Jenn wanted to be a nurse from an early age. After qualifying in 1993, her career took a respiratory focus. Now working with the Pleural Service, she specialises in conditions affecting the pleura (the lining of the chest wall and lungs). It is through this experience that she began supporting people affected by mesothelioma. Joining Mesothelioma UK in 2019, she is a passionate advocate for people affected by mesothelioma throughout the Highlands of Scotland. In this interview she talks about the challenges presented by working over a large geographical area as well as the most rewarding aspects of her job.
“New patients are usually referred to me via GPs, inpatient services or other specialities in NHS Highland. For cases where mesothelioma seems likely, I would arrange to see them in clinic along with a CT scan. Ideally, I like to see my patients face to face, but this can be difficult if they live a distance away. In this case I would arrange a video or phone consultation instead. During this consultation I take the person’s medical history including any previous asbestos exposure. If I see them in person, I can also examine them and perform pleural procedures as required.”
“We don’t have high numbers of cases [in Scotland] but we cover a lot of land space.”
“But my role isn’t just about telling people they have mesothelioma, it also involves providing explanation for all asbestos related diseases. For example, if a patient has pleural plaques, it’s important to make it clear that this doesn’t mean they’re going to go on to have mesothelioma. Awareness of mesothelioma can be high especially in the small communities I work with. If someone has worked on the same job or place as others who have gone on to develop mesothelioma it can be at the forefront of their mind. Regardless of the likely outcome, it is important to be honest and tell them what I think is going on.
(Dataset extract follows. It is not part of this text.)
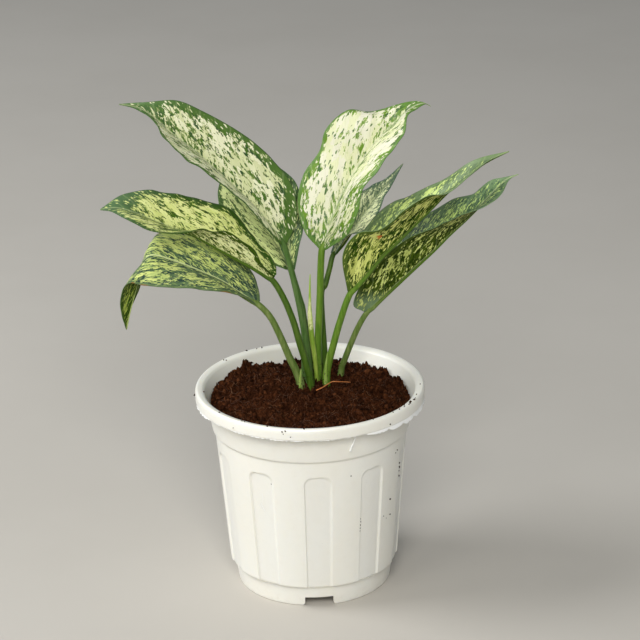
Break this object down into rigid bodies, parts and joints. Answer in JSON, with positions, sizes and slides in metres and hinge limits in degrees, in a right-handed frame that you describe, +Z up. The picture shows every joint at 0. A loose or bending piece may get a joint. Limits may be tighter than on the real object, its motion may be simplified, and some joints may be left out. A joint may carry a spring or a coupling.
{
  "type": "potted chinese evergreen",
  "caption": "Variegated chinese evergreen house plant with broad cream and green leaves, growing in a ribbed white plastic nursery pot.",
  "frame": {"origin": "middle of the whole plant's bounding box in plan, on the surface the pot stands on", "axes": "+Z is up; +X is to the right and +Y is away from the viewer as the picture sees the pot"},
  "size_m": [0.267, 0.1748, 0.3331],
  "materials": {
    "pot": "moulded off-white plastic, satin sheen",
    "soil": "dark fibrous potting mix, matte",
    "leaf": "smooth leaf with a waxy sheen, mottled green and cream",
    "new_leaf": "young leaf, smooth, pale yellow-green"
  },
  "bodies": {
    "root": {"pot": "pot", "soil": "soil", "leaf_upper_left": "leaf", "leaf_middle_left": "leaf", "leaf_lower_left": "leaf", "leaf_behind_left": "leaf", "leaf_behind_middle": "leaf", "leaf_centre": "leaf", "leaf_behind_right": "leaf", "leaf_right_upper": "leaf", "leaf_right_lower": "leaf", "new_leaf": "new_leaf"}
  },
  "joints": []
}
Occasionally this discussion is with the consultant, but often it’s just me.
“For patients presenting with a large pleural effusion and breathlessness, my priority is always to do something that helps give symptom relief. This often involves diagnostic and therapeutic drainage as part of our pleural service. This can relieve their symptoms while giving time for me to organise further investigations. Sadly, we don’t have all the services on-site so this can mean onward referral to the Glasgow Hospitals. However, we are in the process of setting up a local anaesthetic thoracoscopy (LAT) service in the Highlands which will have a huge impact on our patient experience.”
“Equity of care and striving to ensure the people with mesothelioma I work with receive it, is a very big motivator for me.”
“Once a diagnosis is made then patients are referred to our local oncology service. Our oncologist is also part of the Scottish Mesothelioma Multidisciplinary Team Meeting (MDT). These MDTs provide the opportunity for different professionals with experience in Mesothelioma to come together to discuss cases and share good practice. I attend once a week, whether I have patients or not. This is important because I, like the other Mesothelioma UK CNSs, advocate for my patients at MDTs. What on paper may seem the best for a patient may differ from what the patient has actually told us they want, so our input is crucial to ensure patient focused care.
“Many people with mesothelioma consider taking part in clinical trials. However, many trials are held in England, and even when they are in Scotland, it can still mean a seven or eight hour journey each way. When you’ve got a limited life expectancy, this is a big undertaking, and not one that everyone is willing or indeed fit enough to take.”
“Unless you’ve had the kind of breathlessness that some of my patients have, you don’t appreciate how difficult it can be. [But if] I can put in a long-term chest drain…honestly, it’s like night and day to them.”
“But that’s not to say there aren’t relatively straightforward things we can do that can make a big difference to someone’s quality of life. Unless you’ve had the kind of breathlessness that some of my patients have, you don’t appreciate how difficult it can be. But, if it is caused by a large pleural effusion then I can put in a long-term chest drain and, honestly, it’s like night and day to them. It’s really rewarding because it can buy quality time. Don’t get me wrong, they’re having a bad time, you can’t take that away, but you can make their journey easier.
“I keep in contact with all my patients and offer ongoing support. Being a source of continuity can be really important when people are going through a tumultuous time. How much they engage depends on their individual journey, the support from other services they’ve been referred on to, as well as where they live. But often if I see them first we’ll keep on touch. You’re there to do a job, but there’s always a bit of chat, for example I’m from a farming background, so we might have that in common and talk about that, or maybe they’ve got a dog. These are the things that can help you connect.”
“Often talk centres around what we are doing directly for the family, but actually a lot of what we do is indirect.”
“If someone feels comfortable, they’re more likely to open up and tell you how they feel. I may not be able to stop that person dying but if I can help them feel listened to and supported then I feel I’ve helped make a positive difference. Similarly, signposting to further sources of support like Mesothelioma UK and local asbestos support group is also really important. Meeting (usually virtually) others affected by mesothelioma and sharing experiences can be a real lifeline, not just for those with mesothelioma, but their loved ones as well.
“Often talk centres around what we are doing directly for the family, but actually a lot of what we do is indirect. It’s as much about supporting the patient’s network, whether that’s the person’s relatives or wider clinical team. My role can often be about being the liaison point between all these people and helping to ensure the best care is given as seamlessly as possible.”